Flink DateSet定制API详解(Scala版) -003
Reduce
以element为粒度,对element进行合并操作。最后只能形成一个结果。
执行程序:
package code.book.batch.dataset.advance.api
import org.apache.flink.api.common.functions.ReduceFunction
import org.apache.flink.api.scala.{ExecutionEnvironment, _}
object ReduceFunction001scala {
def main(args: Array[String]): Unit = {
val env = ExecutionEnvironment.getExecutionEnvironment
val text = env.fromElements(1, 2, 3, 4, 5, 6, 7)
val text2 = text.reduce(new ReduceFunction[Int] {
override def reduce(intermediateResult: Int, next: Int): Int = {
intermediateResult + next
}
})
text2.print()
val text3 = text.reduce(new ReduceFunction[Int] {
override def reduce(intermediateResult: Int, next: Int): Int = {
intermediateResult * next
}
})
text3.print()
val text4 = text.reduce(new ReduceFunction[Int] {
override def reduce(intermediateResult: Int, next: Int): Int = {
if (intermediateResult % 2 == 0) {
intermediateResult + next
} else {
intermediateResult * next
}
}
})
text4.print()
val text5 = text.reduce(new ReduceFunction[Int] {
override def reduce(intermediateResult: Int, next: Int): Int = {
println("intermediateResult=" + intermediateResult + " ,next=" + next)
intermediateResult + next
}
})
text5.collect()
}
}
执行结果:
text2.print()
28
text3.print()
5040
text4.print()
157
text5.print()
intermediateResult=1 ,next=2
intermediateResult=3 ,next=3
intermediateResult=6 ,next=4
intermediateResult=10 ,next=5
intermediateResult=15 ,next=6
intermediateResult=21 ,next=7
reduceGroup
对每一组的元素分别进行合并操作。与reduce类似,不过它能为每一组产生一个结果。

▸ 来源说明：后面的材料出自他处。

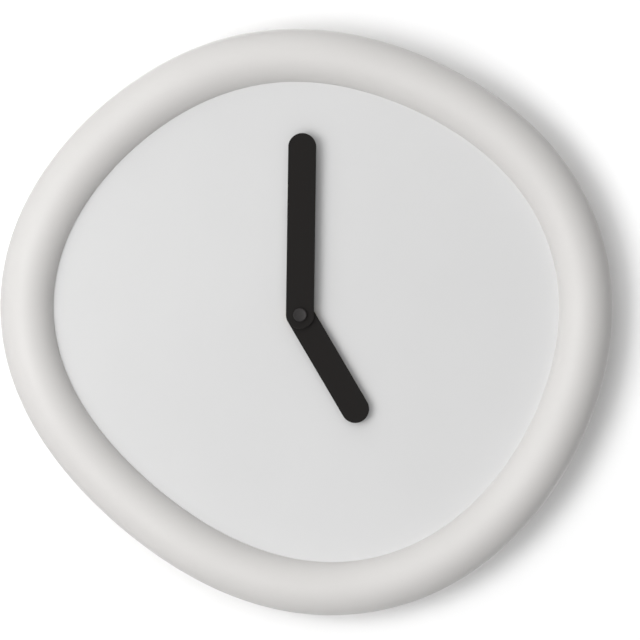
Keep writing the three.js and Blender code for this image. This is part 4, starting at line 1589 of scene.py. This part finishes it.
@dataclass
class Studio:
    """The wall, the camera square to the dial and the soft lamps."""

    width_in_view: float = 367.2
    camera_distance: float = 3000.0
    plane: float = 21.0
    camera_x: float = 11.48
    camera_z: float = -2.93
    sensor: float = 36.0
    ambient: float = 0.12
    wall_size: float = 6000.0
    wall_gap: float = 0.4
    clip_end: float = 50.0
    lamps: tuple[Lamp, ...] = (
        Lamp("key_core", (-0.85, -1.586, 0.0), 0.72, 12.4),
        Lamp("key_wide", (-0.85, -1.586, 0.0), 2.2, 15.4),
        Lamp("high_left", (-0.75, -1.4, 2.5), 3.0, 26.0),
        Lamp("low", (-0.69, -2.1, -2.0), 3.0, 12.0),
        Lamp("front", (0.0, -3.2, 0.0), 4.0, 21.5),
        Lamp("back_left", (-0.5, 3.0, 1.2), 1.6, 30.0),
        Lamp("back_right", (0.6, 3.0, -0.3), 1.6, 20.0),
    )

    def build(self) -> None:
        """Sets up the wall, the camera, the lamps and the world."""
        self.wall()
        self.camera()
        self.world()
        for lamp in self.lamps:
            lamp.build()
        bpy.context.scene.view_settings.view_transform = "Standard"

    def wall(self) -> None:
        """Hangs the wall just behind the clock's back."""
        add, behind = bpy.ops.mesh.primitive_plane_add, (0, self.wall_gap * MM, 0)
        wall = primitive(add, size=self.wall_size * MM, location=behind, rotation=UPRIGHT)
        wall.name = "wall"
        wall.data.materials.append(Wall().material())
        wall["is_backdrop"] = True

    def camera(self) -> None:
        """Places the camera square to the dial, with a long lens."""
        data = bpy.data.cameras.new("camera")
        data.sensor_width = self.sensor
        data.lens = self.sensor * self.camera_distance / self.width_in_view
        data.clip_end = self.clip_end
        camera = linked("camera", data)
        depth = self.camera_distance + self.plane
        camera.location = (self.camera_x * MM, -depth * MM, self.camera_z * MM)
        camera.rotation_euler = UPRIGHT
        bpy.context.scene.camera = camera

    def world(self) -> None:
        """Lights the clock softly from all round, and shows white where the backdrop is seen."""
        g = Graph(bpy.data.worlds.new("studio"))
        bpy.context.scene.world = g.owner
        white = (1.0, 1.0, 1.0, 1.0)
        around, backdrop = (
            g.node("ShaderNodeBackground", sockets={"Color": white, "Strength": strength})
            for strength in (self.ambient, 1.0)
        )
        mixed = g.node("ShaderNodeMixShader", sockets={0: g.seen(), 1: around, 2: backdrop})
        g.node("ShaderNodeOutputWorld", sockets={"Surface": mixed})


def write_sizes() -> None:
    """Works out the frame's box and the dressed model's box."""
    boxes = {"cad": cad_box, "visual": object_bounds()}
    plain = {name: [[float(n) for n in corner] for corner in box] for name, box in boxes.items()}


def main() -> None:
    """Builds the clock, piece by piece, and the studio round it."""
    logging.basicConfig(level=logging.INFO, format="%(name)s: %(message)s")
    rim = Rim()
    for assembly in (rim, Dial(rim.outline), Hanger(), Fixing(), Movement(), Hands(), Studio()):
        assembly.build()
    write_sizes()


if __name__ == "__main__":
    main()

如果没有分组,就当作一个分组,此时和reduce一样,只会产生一个结果。
执行程序:
package code.book.batch.dataset.advance.api
import java.lang.Iterable
import org.apache.flink.api.common.functions.GroupReduceFunction
import org.apache.flink.api.scala.{ExecutionEnvironment, _}
import org.apache.flink.util.Collector
object GroupReduceFunction001scala {
def main(args: Array[String]): Unit = {
val env = ExecutionEnvironment.getExecutionEnvironment
val text = env.fromElements(1, 2, 3, 4, 5, 6, 7)

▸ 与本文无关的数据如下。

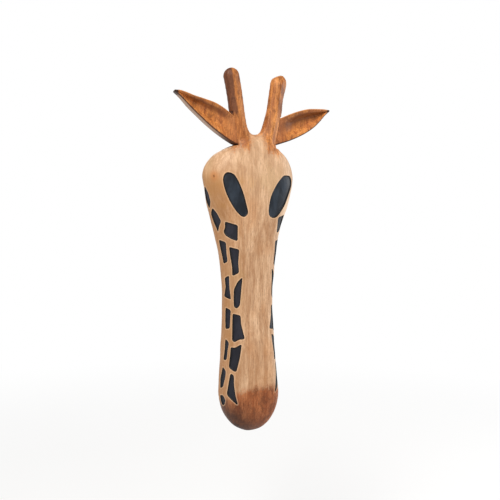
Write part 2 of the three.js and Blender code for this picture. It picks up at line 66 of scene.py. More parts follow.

val text2 = text.reduceGroup(new GroupReduceFunction[Int, Int] {
override def reduce(iterable: Iterable[Int], collector: Collector[Int]): Unit = {
var sum = 0
val itor = iterable.iterator()
while (itor.hasNext) {
sum += itor.next()
}
collector.collect(sum)
}
})
text2.print()
val text3 = text.reduceGroup(new GroupReduceFunction[Int, (Int, Int)] {
override def reduce(iterable: Iterable[Int], collector: Collector[(Int, Int)]): Unit = {
var sum0 = 0
var sum1 = 0
val itor = iterable.iterator()
while (itor.hasNext) {
val v = itor.next
if (v % 2 == 0) {
sum0 += v
} else {
sum1 += v
}
}
collector.collect(sum0, sum1)
}
})
text3.print()
val data = env.fromElements(
("zhangsan", 1000), ("lisi", 1001), ("zhangsan", 3000), ("lisi", 1002))
val data2 = data.groupBy(0).reduceGroup(new GroupReduceFunction[(String, Int), (String, Int)]{
override def reduce(iterable: Iterable[(String, Int)], collector: Collector[(String, Int)]):
Unit = {
var salary = 0
var name = ""
val itor = iterable.iterator()
while (itor.hasNext) {
val t = itor.next()
name = t._1
salary += t._2
}
collector.collect(name, salary)
}
})
data2.print
}
}
执行结果:
text3.print()
28
text3.print()
(12,16)
data2.print
(lisi,2003)
(zhangsan,4000)